Many-particle induced band renormalization processes in few- and mono-layer MoS₂

Abstract Band renormalization effects play a significant role for two-dimensional (2D) materials in designing a device structure and customizing their optoelectronic performance. However, the intrinsic physical mechanism about the influence of these effects cannot be revealed by general steady-state studies. Here, band renormalization effects in organic superacid treated monolayer MoS2, untreated monolayer MoS2 and few-layer MoS2 are quantitatively analyzed by using broadband femtosecond transient absorption spectroscopy.

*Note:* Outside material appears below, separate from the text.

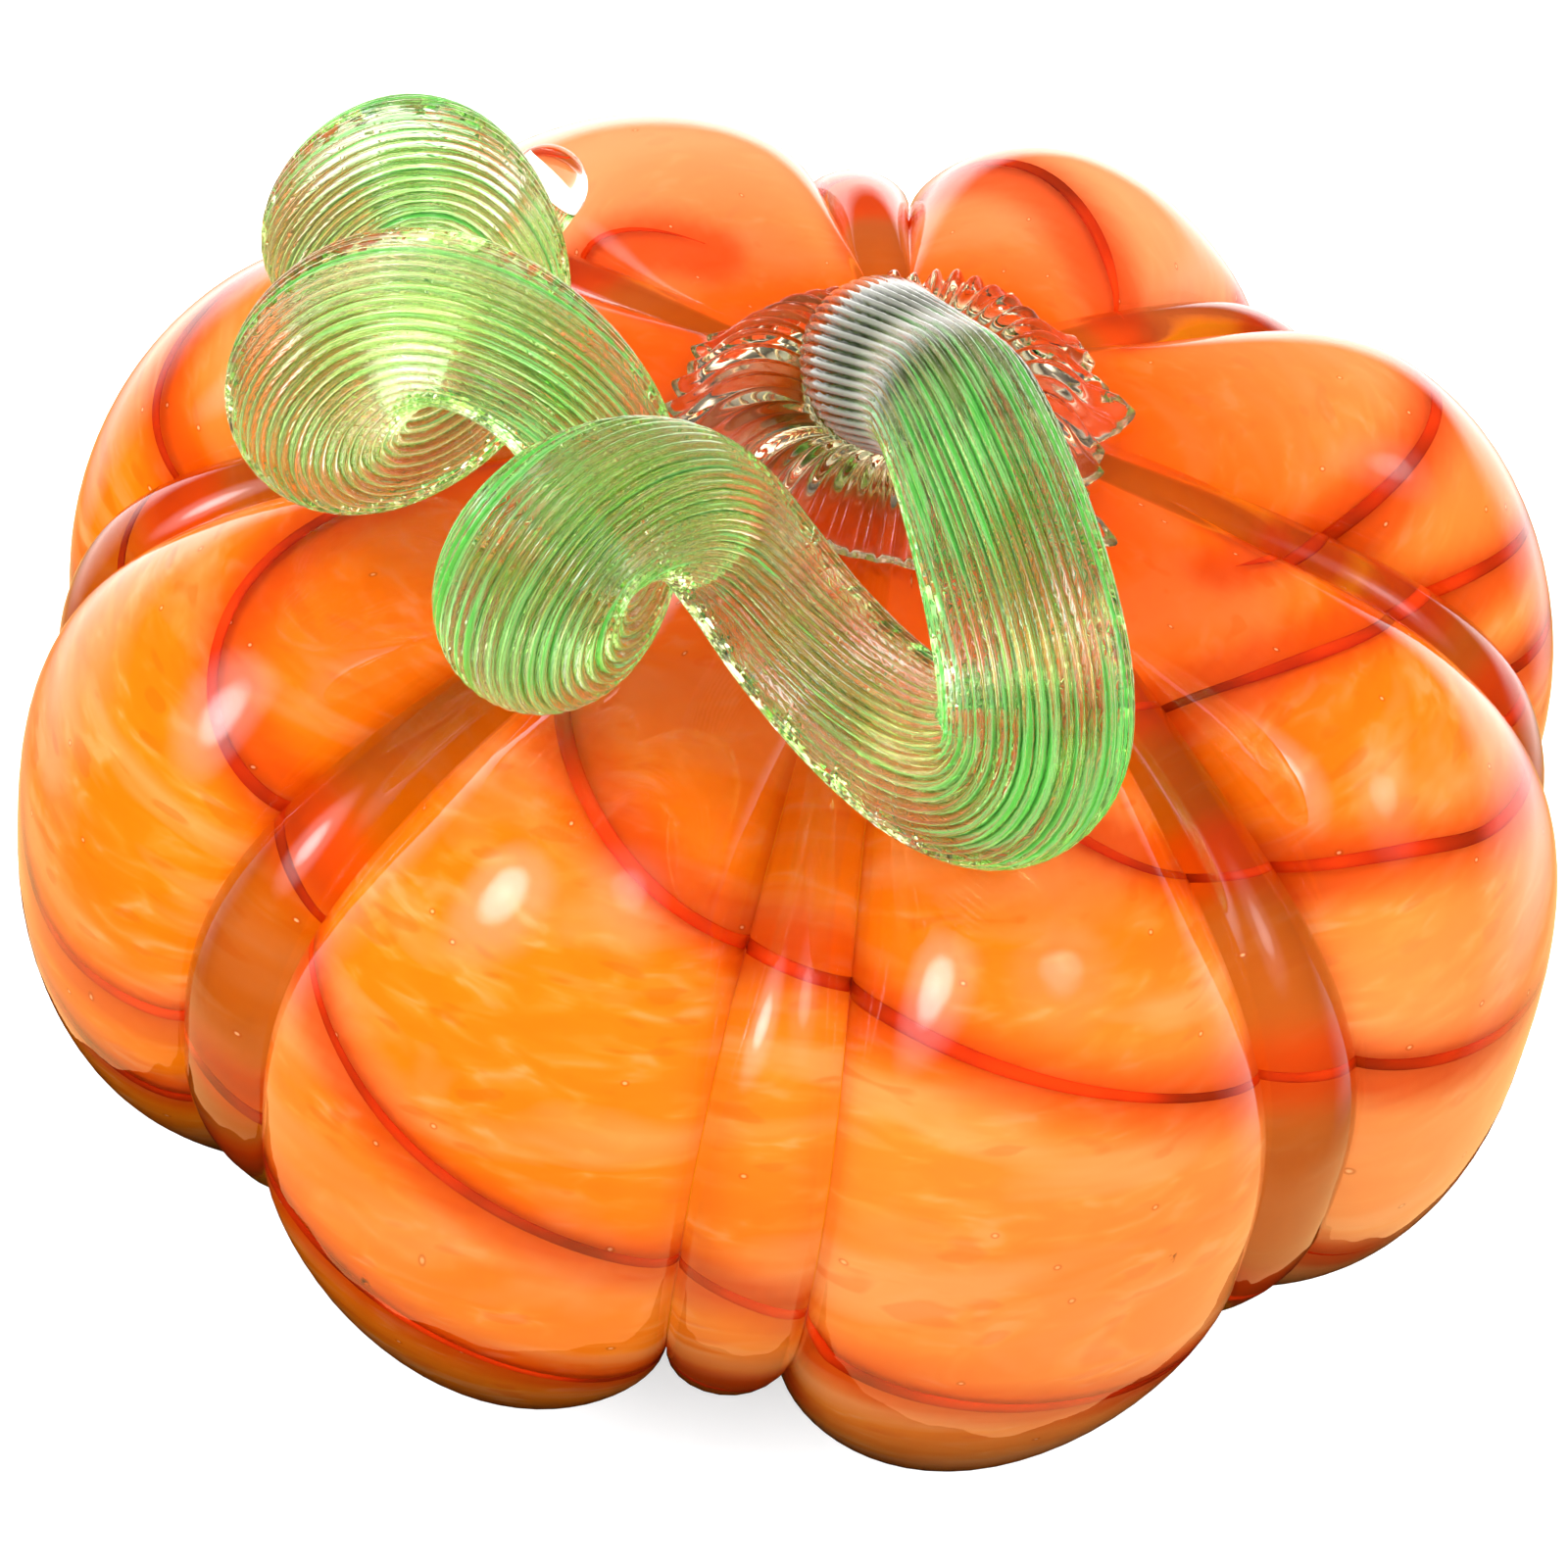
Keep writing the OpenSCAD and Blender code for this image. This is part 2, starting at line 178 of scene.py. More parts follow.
def fan_faces(first, n, apex, flip=False):
    """Faces that close a ring of n points onto one point."""
    rows = [[first + i, first + (i + 1) % n, apex] for i in range(n)]
    return [f[::-1] for f in rows] if flip else rows


# ---- Node helpers --------------------------------------------------------------------------------
class Nodes:
    """A node tree and short calls to add nodes to it."""

    def __init__(self, tree):
        self.tree = tree

    def add(self, kind, **values):
        node = self.tree.nodes.new(kind)
        for key, value in values.items():
            setattr(node, key, value)
        return node

    def link(self, a, b):
        self.tree.links.new(a, b)

    def attribute(self, name):
        return self.add("ShaderNodeAttribute", attribute_name=name)

    def noise(self, vector, scale, detail=3.0, roughness=0.5, distortion=0.0):
        node = self.add("ShaderNodeTexNoise")
        node.inputs["Scale"].default_value = scale
        node.inputs["Detail"].default_value = detail
        node.inputs["Roughness"].default_value = roughness
        node.inputs["Distortion"].default_value = distortion
        self.link(vector, node.inputs["Vector"])
        return node.outputs["Fac"]

    def stretch(self, vector, scale):
        node = self.add("ShaderNodeMapping")
        node.inputs["Scale"].default_value = scale
        self.link(vector, node.inputs["Vector"])
        return node.outputs["Vector"]

    def ramp(self, value, stops, mode="LINEAR"):
        node = self.add("ShaderNodeValToRGB")
        node.color_ramp.interpolation = mode
        items = node.color_ramp.elements
        while len(items) < len(stops):
            items.new(0.5)
        for item, (at, colour) in zip(items, stops):
            item.position = at
            item.color = (*colour, 1)
        self.link(value, node.inputs["Fac"])
        return node.outputs["Color"]

    def mix(self, factor, a, b, blend="MIX"):
        node = self.add("ShaderNodeMix", data_type="RGBA", blend_type=blend)
        for socket, value in ((node.inputs[0], factor), (node.inputs[6], a), (node.inputs[7], b)):
            if isinstance(value, (tuple, float, int)):
                socket.default_value = (*value, 1) if isinstance(value, tuple) else value
            else:
                self.link(value, socket)
        return node.outputs[2]

    def math(self, operation, a, b=0.0):
        node = self.add("ShaderNodeMath", operation=operation, use_clamp=operation in ("ADD", "SUBTRACT"))
        for socket, value in zip(node.inputs, (a, b)):
            if isinstance(value, (float, int)):
                socket.default_value = value
            else:
                self.link(value, socket)
        return node.outputs[0]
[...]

In comparison with the untreated monolayer, organic superacid treated monolayer MoS2 maintains a direct bandgap structure with two thirds of carriers populated at K valley, even when the initial exciton density is as high as 2.05 × 1014 cm−2 (under 400 nm excitations). While for untreated monolayer and few-layer MoS2, many-particle induced band renormalizations lead to a stronger imbalance for the carrier population between K and Q valleys in k space, and the former experiences a direct-to-indirect bandgap transition when the initial exciton density exceeds 5.0 × 1013 cm−2 (under 400 nm excitations). Those many-particle induced band renormalization processes further suggest a band-structure-controlling method in practical 2D devices.